Michael Olesnicky considers the effect recent developments such as the exchange of information and AML regulation have taken on Asian IFCs over the past 12 months.
Developments in Asia over the last year have been continuous with the biggest generic development relating to the exchange of information.
Asian countries have put their FATCA reporting systems in place (even though not all have yet signed an inter-governmental agreement with the US IRS), and most have now committed to the coming Common Reporting Standard. Indeed, India and Korea have gone one step further and committed to early adoption.
Financial institutions are deeply concerned that countries will impose different procedural requirements, and are therefore intensely lobbying through their industry associations to ensure as much consistency as possible in terms of the necessary forms, declarations and systems.
It is fair to say that most Asian countries are not embracing CRS with great enthusiasm, but they recognise the writing on the wall and will do whatever is necessary to ensure compliance with the evolving global tax norms that are developing.
Singapore recently recognised foreign tax evasion as being a predicate offence for money-laundering reporting purposes, after the Financial Action Task Force mandated such an approach. Hong Kong has long recognised foreign tax evasion for this purpose. One benefit of the role of the FATF is to force a convergence between countries as to how they apply their anti-money laundering rules, which helps to level the playing field between jurisdictions. But of course, the real issue relates to the degree of compliance in practice. Hong Kong will have its next mutual evaluation with the FATF in (likely) 2019 and Singapore in late 2015. This author has no doubt that both jurisdictions will seek to come out of the peer review process ‘whiter than white’ and will do whatever is necessary to avoid criticism and sanctions being potentially levied upon them.
Singapore and Hong Kong have issued guidelines for financial institutions to follow to implement systems and procedures to identify cases where foreign tax evasion should be suspected. Although inevitable, the use of a check-list of factors can tend to make identification a process-driven exercise rather than a qualitative risk-based assessment. That is perhaps inevitable in view of the size of banks and their large customer bases, but it does have inevitable consequences as a result of some possible over-reaction and damage to legitimate and legal business activities.
For example, bank ‘de-risking’ remains an increasing problem for many customers, particularly those from overseas who wish to avail themselves of local banking services in Hong Kong and Singapore. Many banks are routinely turning away clients from overseas, as well as applications from companies incorporated overseas or at least in those jurisdictions they regard with suspicion (eg, even places such as the BVI). One anti-money laundering official was heard to comment that he could not understand why someone would set up a tax-free company in an offshore financial jurisdiction except for the purpose of evading tax! There is still a lot of ignorance and work that needs to be done by the offshore jurisdictions to ensure that businesses can continue to operate globally and seamlessly where this is essential for legitimate business purposes.

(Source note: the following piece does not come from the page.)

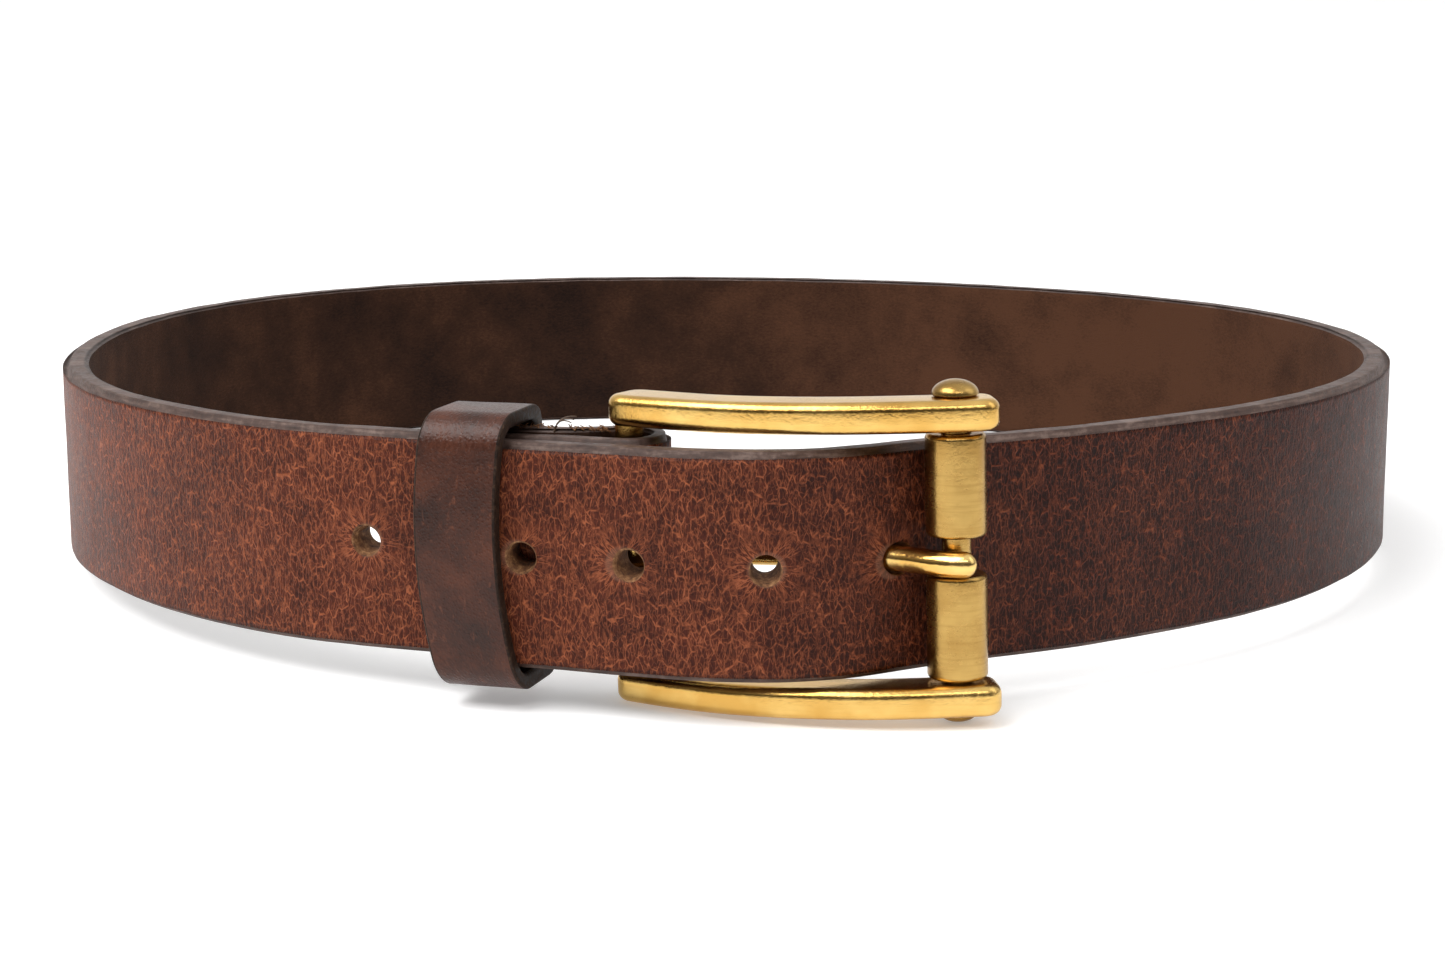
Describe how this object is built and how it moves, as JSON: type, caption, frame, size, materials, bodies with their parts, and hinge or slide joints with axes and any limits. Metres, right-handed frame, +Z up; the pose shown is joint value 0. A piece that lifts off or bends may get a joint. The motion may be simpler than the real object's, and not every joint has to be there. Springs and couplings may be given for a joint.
{
  "type": "leather belt",
  "caption": "Leather belt fastened in a loop, with a brass roller buckle, a prong in a punched hole and a leather keeper.",
  "frame": {"origin": "under the middle of the belt's box, at the height of its lowest point", "axes": "+X along the buckle towards the front bar, +Y from the buckle to the back of the loop, +Z up across the strap's width"},
  "size_m": [0.2802, 0.2933, 0.057],
  "materials": {
    "strap_leather": "oiled pull-up grain with light creases",
    "keeper_leather": "smooth dark grain, burnished edges",
    "satin_brass": "satin polished, rounded edges",
    "staple_wire": "drawn wire",
    "linen_thread": "waxed, twisted"
  },
  "bodies": {
    "strap": {"strap": "strap_leather", "thread_row_near": "linen_thread", "thread_row_far": "linen_thread"},
    "buckle_frame": {"buckle_frame": "satin_brass", "front_bar": "satin_brass"},
    "roller_upper": {"roller_upper": "satin_brass"},
    "roller_lower": {"roller_lower": "satin_brass"},
    "prong": {"prong": "satin_brass"},
    "keeper": {"keeper": "keeper_leather", "keeper_staple_left": "staple_wire", "keeper_staple_right": "staple_wire"}
  },
  "joints": [
    {"name": "heel_bar_hinge", "type": "hinge", "parent": "strap", "child": "buckle_frame", "pos_m": [-0.01539, -0.1258, 0.02634], "axis": [-0.0209, 0, 0.9998], "range_deg": [-0.45, 0.1]},
    {"name": "prong_hinge", "type": "hinge", "parent": "buckle_frame", "child": "prong", "pos_m": [-0.01539, -0.1258, 0.02634], "axis": [-0.0209, 0, 0.9998], "range_deg": [-0.3, 0.2]},
    {"name": "upper_roller_spin", "type": "hinge", "parent": "buckle_frame", "child": "roller_upper", "pos_m": [0.03789, -0.1396, 0.02745], "axis": [-0.0209, 0, 0.9998], "continuous": true},
    {"name": "lower_roller_spin", "type": "hinge", "parent": "buckle_frame", "child": "roller_lower", "pos_m": [0.03789, -0.1396, 0.02745], "axis": [-0.0209, 0, 0.9998], "continuous": true},
    {"name": "keeper_slide", "type": "hinge", "parent": "strap", "child": "keeper", "pos_m": [0.01297, 0.0554, 0.0079], "axis": [0, 0, 1], "range_deg": [-1.5, 0.3]}
  ]
}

This problem is exacerbated by the recurring leaks and disclosures about the use of tax havens that are being reported in the press, and by the media and populist frenzy which seeks naively to equate the use of tax havens with tax evasion. This feeds into the general compliance attitude prevailing in most major institutions, and so it is not surprising that banks simply do not wish to take risks and prefer to turn away activities which have been “tainted” in this way, even if this means turning away legitimate business.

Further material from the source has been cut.